**Raw data:**
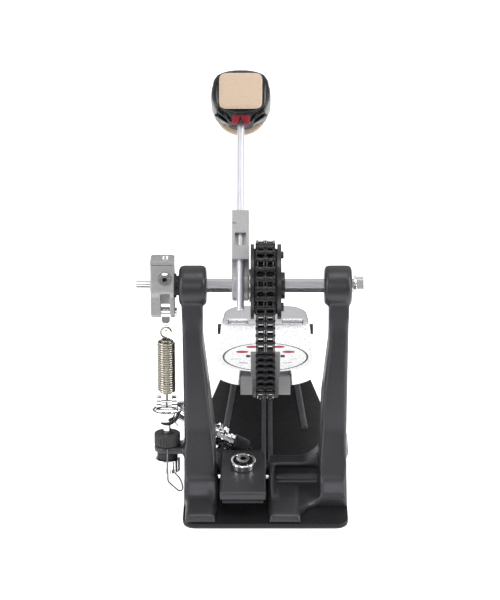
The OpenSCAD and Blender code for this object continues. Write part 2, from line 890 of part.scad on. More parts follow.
module rocker_bolt() {
    color("#8f9195") at_spring(-9) difference() {
        union() {
            translate([0, -11, 0]) rotate([90, 0, 0]) hex_z(8, 4);
            translate([0, -11, 0]) rotate([90, 0, 0]) cylinder(r = 5.6, h = 0.9);
            translate([0, 8, 0]) rotate([90, 0, 0]) cylinder(r = 2.45, h = 20);
        }
        translate([0, -13, 0]) rotate([90, 0, 0]) cylinder(r = 2, h = 4);
    }
}

module rocker_pin() {
    color("#9a9c9f") at_spring(link_pin_d) union() {
        tube_x(2, rocker_x[0] - spring_x - 0.5, rocker_x[1] - spring_x);
        tube_x(3.6, rocker_x[1] - spring_x, rocker_x[1] - spring_x + 2);
    }
}

module spring_stirrup() {
    color("#d4d6d9") at_spring(0) difference() {
        union() {
            translate([0, 0, -link_pin_d]) tube_x(4.2, -3.5, 3.5);
            block([-3.5, -2.2, -29], [3.5, 2.2, -link_pin_d]);
            translate([0, 0, -29]) rotate([90, 0, 0]) cylinder(r = 3.5, h = 4.4, center = true);
            block([-1.2, -2.2, -eye_d], [1.2, 2.2, -30]);
            translate([0, 0, -eye_d]) tube_x(3.9, -1.2, 1.2);
        }
        translate([0, 0, -link_pin_d]) tube_x(2 + fit, -10, 10);
        translate([0, 0, -eye_d]) tube_x(2, -10, 10);
    }
}

// Path of the spring wire in its own frame: upper hook, tapered coil, lower hook.
function coil_bend(u) = coil_r - wire_r - 5 * max(0, 1 - u * 14) - 5 * max(0, 1 - (1 - u) * 14);
spring_path = concat(
    [for (a = [10 : 20 : 270]) [hook_r * cos(a), 0, -hook_d + hook_r * sin(a)]],
    [let (n = coil_turns * 12) for (i = [1 : n - 1]) let (u = i / n, a = -90 + i * 30)
        [coil_bend(u) * cos(a), coil_bend(u) * sin(a) * min(1, u * 40, (1 - u) * 40),
            -(hook_d + hook_r + 0.6) - u * (coil_end - hook_d - hook_r - 0.6)]],
    [for (a = [90 : -20 : -170]) [0, hook_r * cos(a), -low_hook_d + hook_r * sin(a)]]);

// Direction of a path at point i, and the side vectors of its sections, each carried
// over from the one before so that the wire doesn't twist.
function unit(v) = v / norm(v);
function heading(path, i) =
    unit(path[min(i + 1, len(path) - 1)] - path[max(i - 1, 0)]);
function side_vectors(path, i, side, done) = i == len(path) ? done :
    let (t = heading(path, i), n = unit(side - (side * t) * t))
    side_vectors(path, i + 1, n, concat(done, [n]));

// Round wire along a path, closed at both ends. The first side vector is any direction
// that the path doesn't start along.
module wire(path, r, sides, first_side) {
    n = len(path);
    normals = side_vectors(path, 0, first_side, []);
    points = [for (i = [0 : n - 1]) let (b = cross(heading(path, i), normals[i]))
        each [for (k = [0 : sides - 1]) let (a = k * 360 / sides)
            path[i] + r * (cos(a) * normals[i] + sin(a) * b)]];
    walls = [for (i = [0 : n - 2], k = [0 : sides - 1])
        let (a = i * sides + k, b = i * sides + (k + 1) % sides)
        each [[a, b + sides, b], [a, a + sides, b + sides]]];
    caps = [[for (k = [0 : sides - 1]) k],
        [for (k = [sides - 1 : -1 : 0]) (n - 1) * sides + k]];
    polyhedron(points = points, faces = concat(walls, caps));
}

module spring() {
    color("#9c9484") at_spring(0) wire(spring_path, wire_r, 6, [0, 1, 0]);
}

module spring_swivel() {
    color("#d4d6d9") at_spring(0) difference() {
        union() {
            for (s = [-1, 1]) {
                translate([0, 0, -arm_d]) tube_x(6.4, s * 6.35 - 2.05, s * 6.35 + 2.05);
                block([s * 6.35 - 2.05, -4, -swivel_d], [s * 6.35 + 2.05, 4, -arm_d]);
            }
            translate([0, 0, -swivel_d]) tube_x(4.6, -8.4, 8.4);
        }
        translate([0, 0, -swivel_pin_d]) tube_x(1.6, -20, 20);
        translate([0, 0, -swivel_d]) sphere(3.3);
        translate([0, 0, -swivel_d - 12]) cylinder(r = 2.4, h = 12);
    }
}

module swivel_pin() {
    color("#b9bbbe") at_spring(swivel_pin_d) tube_x(1.6, -9, 9);
}

module tension_rod() {
    low = 160.3;
    color("#d4d6d9") at_spring(0) union() {
        translate([0, 0, -swivel_d]) sphere(3.2);
        translate([0, 0, -swivel_d - 8]) cylinder(r = 1.3, h = 6);
        // bowl around the swivel's foot
        translate([0, 0, -swivel_d]) rotate_extrude() polygon([[0, -5.6], [9.3, -5], [10.4, -2],
            [11.2, 1.5], [12.2, 1.5], [11.6, -2], [10.2, -6], [7.4, -9.6], [4.4, -11.6], [0, -12]]);
        translate([0, 0, -low]) cylinder(r = rod_thread_r, h = low - 119);
        // short grip wings below the bowl
        for (s = [0, 1]) mirror([s, 0, 0]) slab_y([[0, -117], [5, -117], [9.6, -122.6],
            [8.6, -124.4], [3, -123.4], [0, -123.4]], -1.6, 1.6);
    }
}

// Knurled disc along Z.
module knurled(r, h, n, depth) {
    difference() {
        soft_disc_z(r, h, 0.8);
        for (i = [0 : n - 1]) rotate([0, 0, i * 360 / n]) translate([r + 0.3, 0, -1])
            cylinder(r = depth, h = h + 2, $fn = 16);
    }
}

module tension_knob() {
    color("#232325") at_spring(lug_d[0] - 0.3) difference() {
        union() {
            knurled(10.85, 10, 28, 0.9);
            cylinder(r = 5, h = 10.8);
        }
        translate([0, 0, -1]) cylinder(r = rod_thread_r + fit, h = 20);
    }
}

module tension_washer() {
    color("#101012") at_spring(lug_d[1] + 6.3) difference() {
        soft_disc_z(8.6, 6.1, 0.5);
        translate([0, 0, -1]) cylinder(r = rod_thread_r + fit, h = 20);
    }
}

module tension_nut() {
    color("#d0d2d5") at_spring(161.4) difference() {
        knurled(10.5, 11, 20, 0.8);
        translate([0, 0, -1]) cylinder(r = rod_thread_r + fit, h = 20);
    }
}

// Wire clip: an eye round the pin in the lug's front edge, then a leg in front of the nut.
clip_x = -81.5;
clip_y = -27;
clip_pivot = [-23.6, 44.9];
clip_eye_r = 1.35;
clip_path = concat(
    [for (a = [-140 : 32 : 180]) [clip_x, clip_pivot[0] + clip_eye_r * cos(a),
        clip_pivot[1] + clip_eye_r * sin(a)]],
    [[clip_x, clip_y + 1.8, 43.4], [clip_x, clip_y + 0.6, 41.6], [clip_x, clip_y, 40],
    [clip_x, clip_y, 32], [clip_x, clip_y, 20], [-80.9, clip_y, 18], [-77.5, clip_y, 14.4],
    [-73.5, clip_y, 10.6], [-72.1, clip_y, 9.8], [-70.5, clip_y, 9.8], [-69.4, clip_y, 11.2],
    [-69.3, clip_y, 13.4], [-69.9, clip_y, 17.4], [-71.9, clip_y, 21.9], [-75.5, clip_y, 26.4]]);

module safety_clip() {
    color("#55575a") wire(clip_path, 0.65, 8, [1, 0, 0]);
}

// ---------------------------------------------------------------- hoop clamp

// Side outline of the lever, from its front lip to its tail.
jaw_side = [[-64, 19.1], [-64, 24.9], [-62.6, 26.5], [-2, 35.2], [0, 34], [0, 31], [-4, 28.5],
    [-12, 25.6], [-14, 16.5], [-26, 16.5], [-28, 25], [-46, 24], [-56, 21.8], [-57, 18.1]];

module clamp_jaw() {
    color("#3c3c40") difference() {
        intersection() {
            slab_x(jaw_side, clamp_x - jaw_w / 2, clamp_x + jaw_w / 2);
            translate([clamp_x, 0, 0]) linear_extrude(60) union() {
                translate([-jaw_w / 2, -70]) square([jaw_w, 62]);
                translate([-jaw_w / 2 + 8, -70]) square([jaw_w - 16, 70]);
                for (s = [-1, 1]) translate([s * (jaw_w / 2 - 8), -8]) circle(8);
            }
        }
        translate([0, jaw_pivot[0], jaw_pivot[1]]) tube_x(2.5 + fit, -60, 60);
        at_cap() translate([0, 0, -6]) cylinder(r = 4, h = 20);
        // seat of the rubber pad under the lip
        block([-60, -65, 10], [60, -56.9, 19.2]);
    }
}

module at_cap() {
    translate([clamp_x, -25, 32]) rotate([jaw_slope, 0, 0]) children();
}

module jaw_pad() {
    color("#141416") block([clamp_x - 17, -63.6, 16.7], [clamp_x + 17, -57.2, 19.1]);
}

module jaw_pin() {
    color("#8f9195") translate([0, jaw_pivot[0], jaw_pivot[1]]) tube_x(2.5, -43, 6.5);
}

module clamp_cap() {
    color("#c9cbce") at_cap() difference() {
        soft_disc_z(10.6, 6, 1);
        translate([0, 0, 4.2]) cylinder(r = 8.2, h = 5);
        translate([0, 0, -1]) cylinder(r = 3.6, h = 20);
    }
}

module clamp_bolt() {
    color("#7c7e82") at_cap() difference() {
        union() {
            translate([0, 0, 4.3]) cylinder(r = 5.6, h = 3.2);
            translate([0, 0, -5]) cylinder(r = 3.5, h = 9.4);
        }
        translate([0, 0, 5]) hex_z(5, 5);
    }
}

module wing_bolt() {
    color("#d6d8db") at_wing() union() {
        // thread, flanges and neck, from the nut block outwards
        translate([0, 0, -20]) cylinder(r = 4, h = 30);
        translate([0, 0, -8]) cylinder(r = 7.5, h = 3);
        translate([0, 0, -5]) cylinder(r = 6.4, h = 5);
        cylinder(r = 10.4, h = 2.4);
        translate([0, 0, 2.4]) cylinder(r = 7.6, h = 4);
        translate([0, 0, 6.4]) cylinder(r = 11, h = 2.2);
        translate([0, 0, 8.6]) cylinder(r1 = 9.5, r2 = 6, h = 7);
        translate([0, 0, 15]) cylinder(r = 6, h = 35);
        // the two wings
        for (s = [-1, 1]) {
            block([s > 0 ? 0 : -7, -1.7, 37], [s > 0 ? 7 : 0, 1.7, 51]);
            translate([s * 7, 1.7, 44]) rotate([90, 0, 0]) cylinder(r = 7, h = 3.4);
        }
    }
}

// ---------------------------------------------------------------- drawing
base_pad();
base_plate();
frame_casting();
base_screws();
bearing_outer();
bearing_balls();
bearing_inner();
axle();
axle_nut();
axle_spacer();
sprocket_cam();
cam_liner();
cam_screws();
cam_ring();
chain_anchor();
chain_wrap();
chain_link_1();
chain_link_2();
chain_link_3();
chain_run();
chain_tail();
chain_screws();
toe_bracket();
toe_pin();
toe_blocks();
footboard();
board_ring();
board_dots();
board_screws();
hinge_pin();
hinge_caps();
heel_block();
beater_holder();
holder_screw();
beater_rod();
beater_core();
beater_shell();
felt_front();
felt_back();
beater_insert();
spring_rocker();
rocker_cap();
rocker_screw();
rocker_bolt();
rocker_pin();
spring_stirrup();
spring();
spring_swivel();
swivel_pin();
tension_rod();
tension_knob();
tension_washer();
tension_nut();
safety_clip();
clamp_jaw();
jaw_pad();
jaw_pin();
clamp_cap();
clamp_bolt();
wing_bolt();
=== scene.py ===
"""Bass drum pedal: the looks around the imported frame.

Most CAD nodes keep their shape and get rounded edges and a material. The castings, the beater
head with its felts, and the spring are built anew here and stand for their nodes.
"""
import json
import math

import bmesh
import bpy
import numpy as np
from mathutils import Matrix, Vector


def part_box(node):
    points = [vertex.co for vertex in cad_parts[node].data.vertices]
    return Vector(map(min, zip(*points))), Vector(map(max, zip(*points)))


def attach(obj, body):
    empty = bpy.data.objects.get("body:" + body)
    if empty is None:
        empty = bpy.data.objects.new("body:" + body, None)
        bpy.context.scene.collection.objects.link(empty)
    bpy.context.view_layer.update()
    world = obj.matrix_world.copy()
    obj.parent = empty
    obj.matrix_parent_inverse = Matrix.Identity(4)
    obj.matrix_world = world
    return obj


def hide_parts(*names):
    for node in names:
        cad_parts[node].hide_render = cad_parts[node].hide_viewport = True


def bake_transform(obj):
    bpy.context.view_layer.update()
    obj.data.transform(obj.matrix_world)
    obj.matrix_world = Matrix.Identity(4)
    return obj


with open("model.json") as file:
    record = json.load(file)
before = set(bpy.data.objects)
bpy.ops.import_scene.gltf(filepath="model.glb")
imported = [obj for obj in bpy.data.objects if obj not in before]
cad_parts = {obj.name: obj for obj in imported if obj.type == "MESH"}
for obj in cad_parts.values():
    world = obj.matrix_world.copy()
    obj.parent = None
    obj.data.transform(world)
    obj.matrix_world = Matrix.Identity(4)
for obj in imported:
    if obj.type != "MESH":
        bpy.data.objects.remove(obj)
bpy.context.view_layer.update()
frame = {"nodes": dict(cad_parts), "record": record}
NODES = frame["nodes"]
JOINTS = {j["name"]: j for j in frame["record"]["behaviour"]["joints"]}
MM = 0.001


# ---------------------------------------------------------------- places taken from the frame

AXLE = Vector(JOINTS["axle_turn"]["pos_m"])
ROD_UP = Vector(JOINTS["beater_side"]["axis"]).normalized()
HEAD = Vector(JOINTS["beater_side"]["pos_m"])
SPRING_UP = Vector(JOINTS["spring_stretch"]["axis"]).normalized()
ACROSS = Vector((1, 0, 0))


def frame_at(origin, up):
    """Matrix whose Z is up, X the axle's direction, and whose -Y faces the drum."""
    back = up.cross(ACROSS).normalized()
    m = Matrix.Identity(4)
    for i, column in enumerate((ACROSS, back, up, origin)):
        m.col[i][:3] = column
    return m


# ---------------------------------------------------------------- camera and studio

VIEW_ELEVATION = math.radians(22.0)
VIEW_DISTANCE = 2.0
LENS = 146.3
SHIFT = (-0.0257, -0.0242)


def make_camera():
    cam = bpy.data.objects.new("camera", bpy.data.cameras.new("camera"))
    bpy.context.collection.objects.link(cam)
    back = Vector((0, -math.cos(VIEW_ELEVATION), math.sin(VIEW_ELEVATION)))
    cam.location = AXLE + back * VIEW_DISTANCE
    cam.rotation_mode = "QUATERNION"
    cam.rotation_quaternion = (-back).to_track_quat("-Z", "Y")
    cam.data.sensor_width = 36.0
    cam.data.lens = LENS
    cam.data.shift_x, cam.data.shift_y = SHIFT
    cam.data.clip_end = 50.0
    bpy.context.scene.camera = cam


def area_light(name, place, target, size, power, color=(1, 1, 1)):
    lamp = bpy.data.lights.new(name, "AREA")
    lamp.shape = "RECTANGLE"
    lamp.size, lamp.size_y = size
    lamp.energy = power
    lamp.color = color
    obj = bpy.data.objects.new(name, lamp)
    bpy.context.collection.objects.link(obj)
    obj.location = place
    direction = Vector(target) - Vector(place)
    obj.rotation_mode = "QUATERNION"
    obj.rotation_quaternion = direction.to_track_quat("-Z", "Y")
    return obj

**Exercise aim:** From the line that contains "record = json.load(file)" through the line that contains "in imported if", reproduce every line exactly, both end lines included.

**Result:**
    record = json.load(file)
before = set(bpy.data.objects)
bpy.ops.import_scene.gltf(filepath="model.glb")
imported = [obj for obj in bpy.data.objects if obj not in before]
cad_parts = {obj.name: obj for obj in imported if obj.type == "MESH"}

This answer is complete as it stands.